**What to produce:** Write out each entry again. Keep every word exactly as it is.

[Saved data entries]
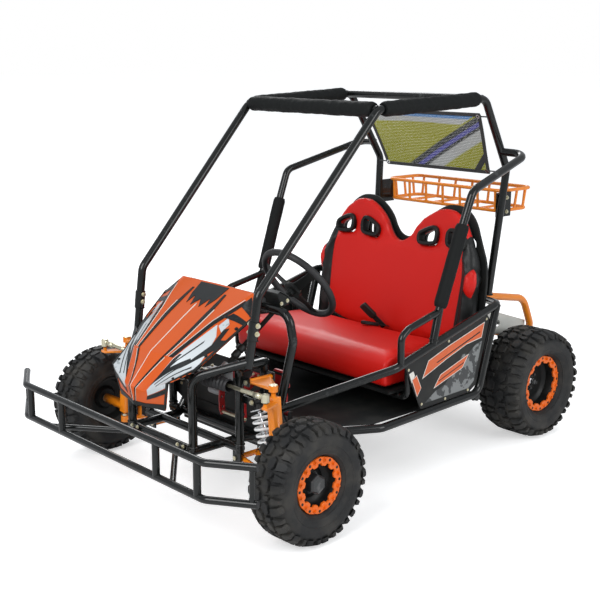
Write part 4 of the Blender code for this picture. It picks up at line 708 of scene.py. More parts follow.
# %% Roll cage
SCREEN_TOP, ROOF_REAR, C_BEND = (0.307, 0.486, 1.192), (0.318, 0.995, 1.214), (0.304, 1.147, 0.968)
PILLAR_LOW, PILLAR_TOP = (0.434, 0.654, 0.562), (0.443, 0.749, 0.832)
roof_join = [c + (r - c) * 0.25 for c, r in zip(C_BEND, ROOF_REAR)]
cage_routes = both_sides([kart(0.290, 0.003, 0.6003), kart(0.292, 0.014, 0.675), kart(*SCREEN_TOP),
                          kart(*ROOF_REAR), kart(*C_BEND), kart(0.280, 1.103, 0.5175)])
cage_routes += both_sides([kart(RAIL, 0.620, rail_height(0.620) + 0.002), kart(*PILLAR_LOW), kart(*PILLAR_TOP),
                           kart(0.446, 0.788, 0.932), kart(0.400, 1.130, 1.025), kart(*roof_join)])
hip_routes = both_sides([kart(RAIL, 0.470, rail_height(0.470) + 0.002), kart(RAIL, 0.470, 0.500),
                         kart(0.439, 0.505, 0.522), kart(0.434, 0.648, 0.553)])
rear_bar = [a + (b - a) * 0.97 for a, b in zip(SCREEN_TOP, ROOF_REAR)]
for corner in (SCREEN_TOP, rear_bar):
    cage_routes.append([kart(-corner[0], corner[1], corner[2]), kart(*corner)])
rack_plates = [block(kart(s * 0.2795, 1.125, 0.795), kart(s * 0.2865, 1.205, 0.882), 0.0010) for s in (-1, 1)]
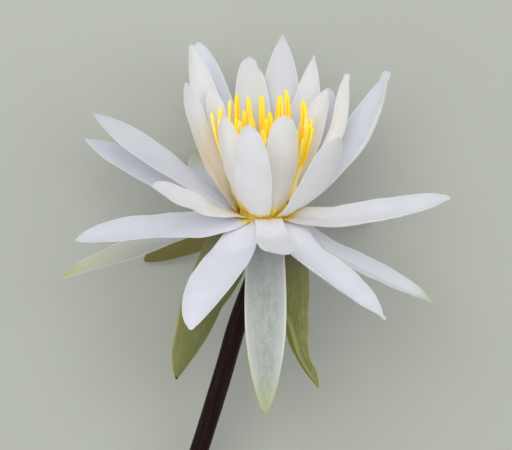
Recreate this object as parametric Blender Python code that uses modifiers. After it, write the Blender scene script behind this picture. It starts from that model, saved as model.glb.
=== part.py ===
"""A white water lily flower, picked with its stem and laid on a table.

The bloom is modelled upright about its own axis, with local +Z along the axis and
local -Y its front. The bloom_frame empty then tips it over, so that it rests on its
rear petals, its rear sepal and the end of its stem. The table_frame empty sets the
whole flower about the origin, with the table at z = 0.
"""

import math
from collections import namedtuple

import bmesh
import bpy
from mathutils import Matrix, Vector

MM = 0.001

# Driving sizes. Lengths are in millimetres and angles in degrees.
BLOOM_RISE = 16.0  # how far the bloom's axis points up from the table
HEART_HEIGHT = 51.0  # height of the heart's centre above the table
CLEARANCE = 0.35  # gap that neighbouring pieces keep where they meet

STEM_RADIUS = 3.1
STEM_BEND = Vector((-11, -42, 32))  # where the stem turns down to the table
STEM_CUT = Vector((-36, -118, STEM_RADIUS))  # centre of its cut end

# The heart: the swollen ovary that everything grows from, as (height, radius).
HEART_TOP, HEART_BOTTOM = 9.6, -8.6
HEART_PROFILE = (
    (HEART_TOP, 0.0),
    (HEART_TOP, 4.2),
    (9.0, 5.3),
    (7.0, 6.6),
    (5.0, 7.4),
    (3.0, 7.8),
    (1.0, 7.8),
    (-1.0, 7.5),
    (-3.0, 6.8),
    (-5.0, 5.6),
    (-7.0, 4.0),
    (HEART_BOTTOM, 3.2),
    (HEART_BOTTOM, 0.0),
)
HEART_STEPS = 20

# The stigma: a shallow bowl on top of the heart, whose rim rises into short styles.
# Its section runs from the middle of the underside to the middle of the bowl, as
# (radius, height above the heart).
STIGMA_PROFILE = (
    (0.0, 0.0),
    (2.6, 0.0),
    (4.0, 0.4),
    (4.9, 1.6),
    (5.2, 3.0),
    (4.3, 3.0),
    (3.2, 1.6),
    (1.4, 1.1),
    (0.0, 1.5),
)
STIGMA_RIM = (4, 5)  # the two rings of the section that form the rim
STYLE_COUNT = 12
STYLE_HEIGHT, STYLE_CURL = 2.4, 0.5  # how far a style rises, and leans in

# Height on the heart at which each whorl is attached.
WHORL_HEIGHT = {
    "sepal": -5.2,
    "outer": -3.2,
    "spread": -1.1,
    "cup": 1.0,
    "inner": 3.1,
    "core": 5.1,
    "stamen": 6.9,
    "inner_stamen": 8.5,
}

# place     azimuth of the attachment, from the front towards +X
# heading   azimuth that the blade turns to soon after it leaves the heart
# rise      the midrib's angle above the bloom's equator, at the base and at the tip
# bend      1 spreads the change of rise evenly, more puts it towards the tip
# belly     share of the length at which the blade is widest
# point     0.5 is a round tip, 1 a sharp one
# cup       half the angle that the blade's cross-section curls through
# roll      turn of the cross-section about the midrib, taken by mid-length
# sweep     sideways turn of the midrib from base to tip
Blade = namedtuple(
    "Blade",
    "name whorl place heading rise bend length width belly point cup roll sweep",
)

SEPALS = (
    Blade("sepal_front", "sepal", 2, 0, (-30, -80), 0.6, 59, 14.5, 0.4, 0.6, 22, 0, 0),
    Blade("sepal_right", "sepal", 82, 84, (-84, -70), 2.5, 55, 14, 0.4, 0.8, 44, -40, 0),
    Blade("sepal_back", "sepal", 190, 230, (-24, -18), 1.0, 60, 14, 0.45, 0.62, 22, 0, 8),
    Blade("sepal_left", "sepal", 282, 289, (-57, -71), 0.8, 53, 16, 0.5, 0.62, 26, 60, 0),
)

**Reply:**
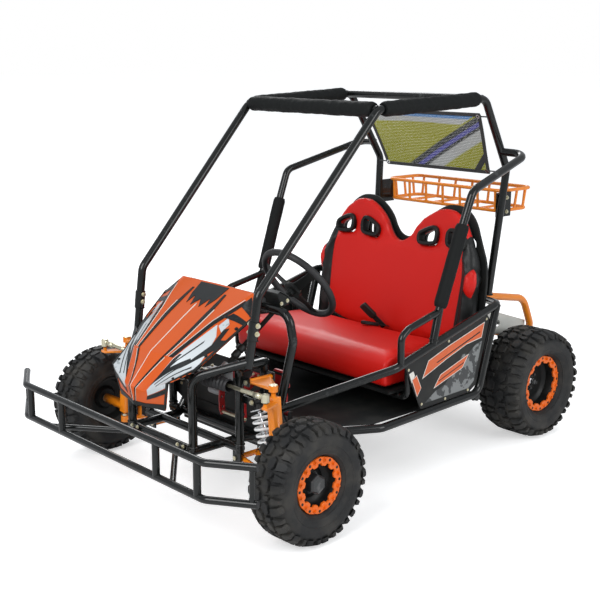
Write part 4 of the Blender code for this picture. It picks up at line 708 of scene.py. More parts follow.
# %% Roll cage
SCREEN_TOP, ROOF_REAR, C_BEND = (0.307, 0.486, 1.192), (0.318, 0.995, 1.214), (0.304, 1.147, 0.968)
PILLAR_LOW, PILLAR_TOP = (0.434, 0.654, 0.562), (0.443, 0.749, 0.832)
roof_join = [c + (r - c) * 0.25 for c, r in zip(C_BEND, ROOF_REAR)]
cage_routes = both_sides([kart(0.290, 0.003, 0.6003), kart(0.292, 0.014, 0.675), kart(*SCREEN_TOP),
                          kart(*ROOF_REAR), kart(*C_BEND), kart(0.280, 1.103, 0.5175)])
cage_routes += both_sides([kart(RAIL, 0.620, rail_height(0.620) + 0.002), kart(*PILLAR_LOW), kart(*PILLAR_TOP),
                           kart(0.446, 0.788, 0.932), kart(0.400, 1.130, 1.025), kart(*roof_join)])
hip_routes = both_sides([kart(RAIL, 0.470, rail_height(0.470) + 0.002), kart(RAIL, 0.470, 0.500),
                         kart(0.439, 0.505, 0.522), kart(0.434, 0.648, 0.553)])
rear_bar = [a + (b - a) * 0.97 for a, b in zip(SCREEN_TOP, ROOF_REAR)]
for corner in (SCREEN_TOP, rear_bar):
    cage_routes.append([kart(-corner[0], corner[1], corner[2]), kart(*corner)])
rack_plates = [block(kart(s * 0.2795, 1.125, 0.795), kart(s * 0.2865, 1.205, 0.882), 0.0010) for s in (-1, 1)]
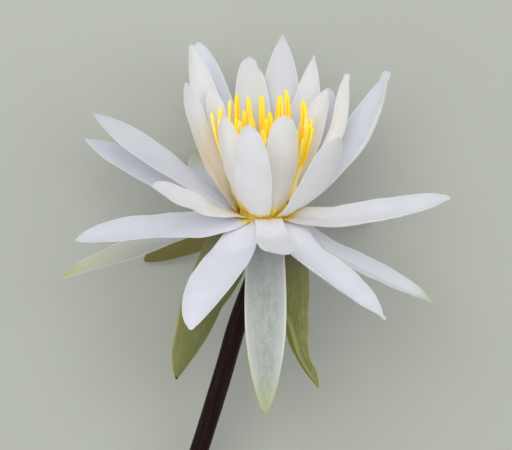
Recreate this object as parametric Blender Python code that uses modifiers. After it, write the Blender scene script behind this picture. It starts from that model, saved as model.glb.
=== part.py ===
"""A white water lily flower, picked with its stem and laid on a table.

The bloom is modelled upright about its own axis, with local +Z along the axis and
local -Y its front. The bloom_frame empty then tips it over, so that it rests on its
rear petals, its rear sepal and the end of its stem. The table_frame empty sets the
whole flower about the origin, with the table at z = 0.
"""

import math
from collections import namedtuple

import bmesh
import bpy
from mathutils import Matrix, Vector

MM = 0.001

# Driving sizes. Lengths are in millimetres and angles in degrees.
BLOOM_RISE = 16.0  # how far the bloom's axis points up from the table
HEART_HEIGHT = 51.0  # height of the heart's centre above the table
CLEARANCE = 0.35  # gap that neighbouring pieces keep where they meet

STEM_RADIUS = 3.1
STEM_BEND = Vector((-11, -42, 32))  # where the stem turns down to the table
STEM_CUT = Vector((-36, -118, STEM_RADIUS))  # centre of its cut end

# The heart: the swollen ovary that everything grows from, as (height, radius).
HEART_TOP, HEART_BOTTOM = 9.6, -8.6
HEART_PROFILE = (
    (HEART_TOP, 0.0),
    (HEART_TOP, 4.2),
    (9.0, 5.3),
    (7.0, 6.6),
    (5.0, 7.4),
    (3.0, 7.8),
    (1.0, 7.8),
    (-1.0, 7.5),
    (-3.0, 6.8),
    (-5.0, 5.6),
    (-7.0, 4.0),
    (HEART_BOTTOM, 3.2),
    (HEART_BOTTOM, 0.0),
)
HEART_STEPS = 20

# The stigma: a shallow bowl on top of the heart, whose rim rises into short styles.
# Its section runs from the middle of the underside to the middle of the bowl, as
# (radius, height above the heart).
STIGMA_PROFILE = (
    (0.0, 0.0),
    (2.6, 0.0),
    (4.0, 0.4),
    (4.9, 1.6),
    (5.2, 3.0),
    (4.3, 3.0),
    (3.2, 1.6),
    (1.4, 1.1),
    (0.0, 1.5),
)
STIGMA_RIM = (4, 5)  # the two rings of the section that form the rim
STYLE_COUNT = 12
STYLE_HEIGHT, STYLE_CURL = 2.4, 0.5  # how far a style rises, and leans in

# Height on the heart at which each whorl is attached.
WHORL_HEIGHT = {
    "sepal": -5.2,
    "outer": -3.2,
    "spread": -1.1,
    "cup": 1.0,
    "inner": 3.1,
    "core": 5.1,
    "stamen": 6.9,
    "inner_stamen": 8.5,
}

# place     azimuth of the attachment, from the front towards +X
# heading   azimuth that the blade turns to soon after it leaves the heart
# rise      the midrib's angle above the bloom's equator, at the base and at the tip
# bend      1 spreads the change of rise evenly, more puts it towards the tip
# belly     share of the length at which the blade is widest
# point     0.5 is a round tip, 1 a sharp one
# cup       half the angle that the blade's cross-section curls through
# roll      turn of the cross-section about the midrib, taken by mid-length
# sweep     sideways turn of the midrib from base to tip
Blade = namedtuple(
    "Blade",
    "name whorl place heading rise bend length width belly point cup roll sweep",
)

SEPALS = (
    Blade("sepal_front", "sepal", 2, 0, (-30, -80), 0.6, 59, 14.5, 0.4, 0.6, 22, 0, 0),
    Blade("sepal_right", "sepal", 82, 84, (-84, -70), 2.5, 55, 14, 0.4, 0.8, 44, -40, 0),
    Blade("sepal_back", "sepal", 190, 230, (-24, -18), 1.0, 60, 14, 0.45, 0.62, 22, 0, 8),
    Blade("sepal_left", "sepal", 282, 289, (-57, -71), 0.8, 53, 16, 0.5, 0.62, 26, 60, 0),
)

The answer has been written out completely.